Never drilled through a pipe, but had an incredible near miss.

Doing a socket for one of my Mum's friends. This was in the middle of a bedroom wall. I marked the box on the wall in pencil then drilled the top RH corner.

It turned out the drill bit had gone in-between two 15mm copper pipes. The pipes were scratched, but not badly damaged.

Never seen that before.

Not a pipe but a few years ago a customer asked me to move a light switch to the right by 2.5cm (she was having glass splash backs fitted in her kitchen and the switch needed to be moved so that the glass would clear the switch).
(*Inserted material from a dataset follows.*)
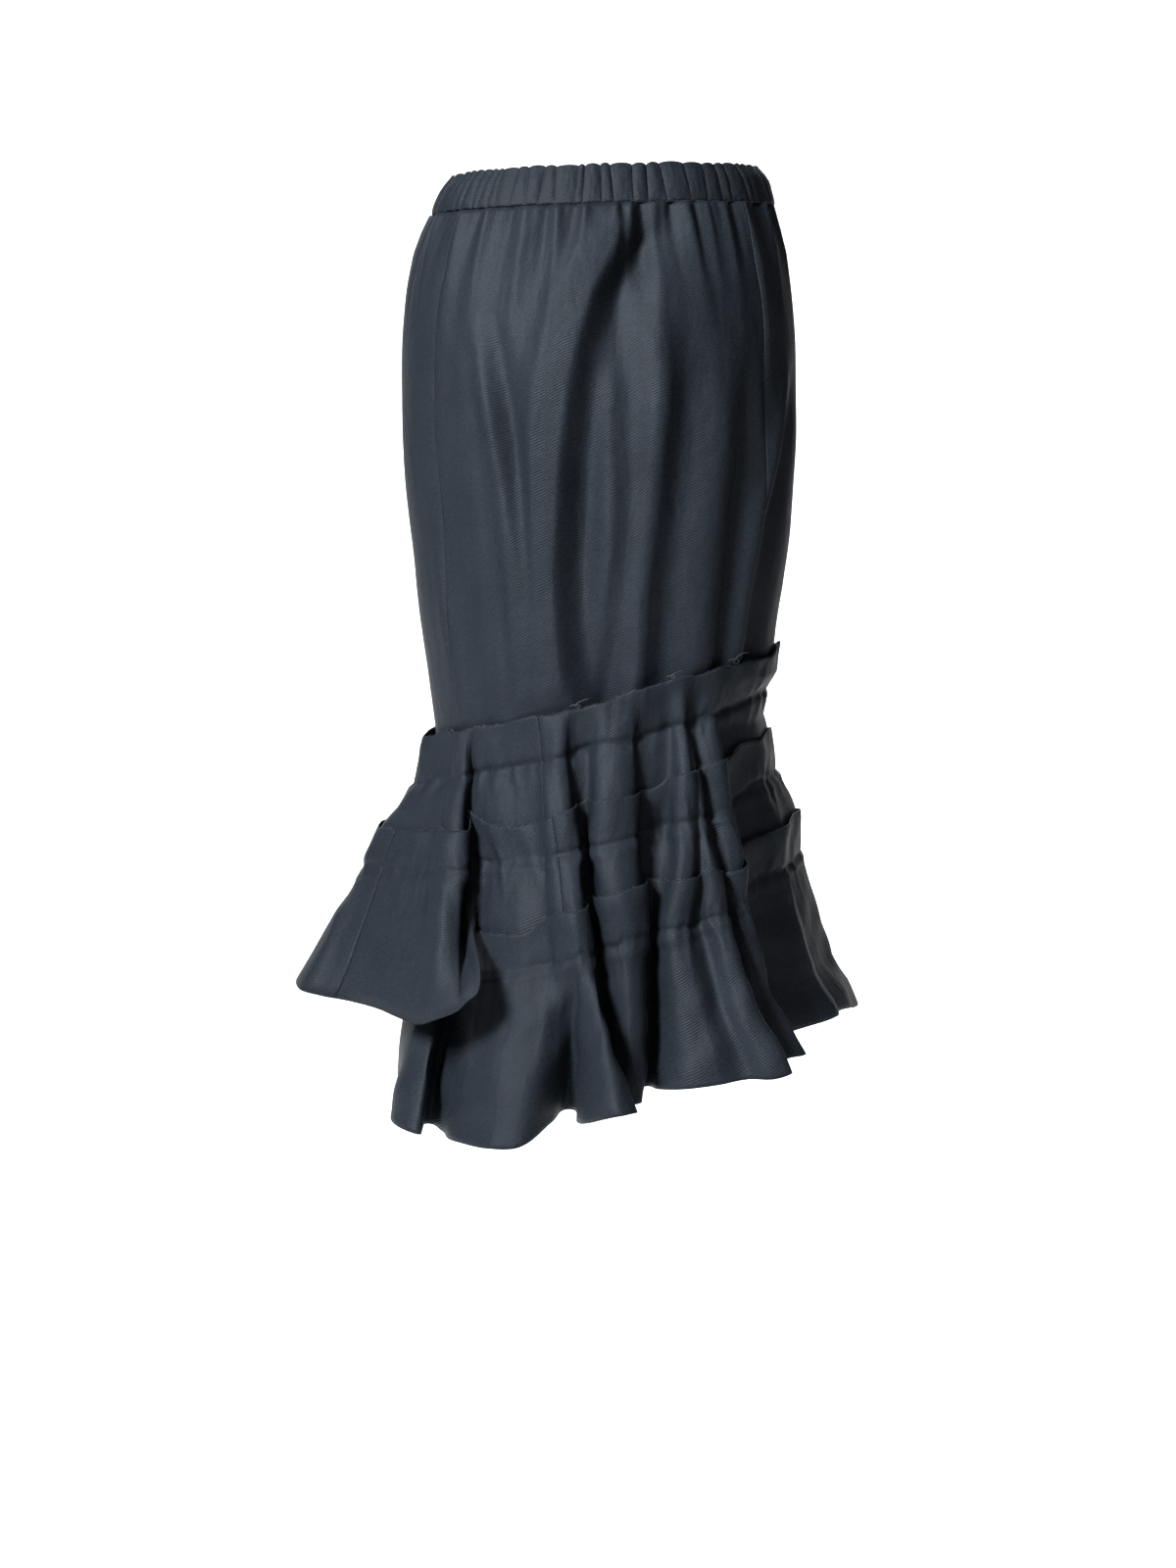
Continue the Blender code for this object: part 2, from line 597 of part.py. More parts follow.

I loosened the switch plate. The cables ran upwards. I started using my trusty Japanese cat's claw to widen the opening, and went through a light cable. It turned out that someone had run a cable out of the top, and down the side of the metal back box. Fortunately the RCBO kicked in. Annoyingly if left a slight dink in the tool.
 
Fitting a sectional garage door and drilling in masonry screws for the side brackets that hold the cross beam for the opening motor a couple of meters back from the opening and about 2.5m up the (plastered) wall. Pop and the power went off. There's a cable in that wall running down from the ceiling. No sockets or switches in line with it or anywhere near it.

Ended up digging a big chuck out of the plastered wall to get at it and repair. To this day I don't know where that cable comes from or where it goes.
 
I've also, when digging out a section of solid ground floor to fit a level access shower, hit a gas pipe running a strangely convoluted route through the concrete.

Dented it pretty badly and must have been pretty close to puncturing it with the SDS chisel before realising it was there.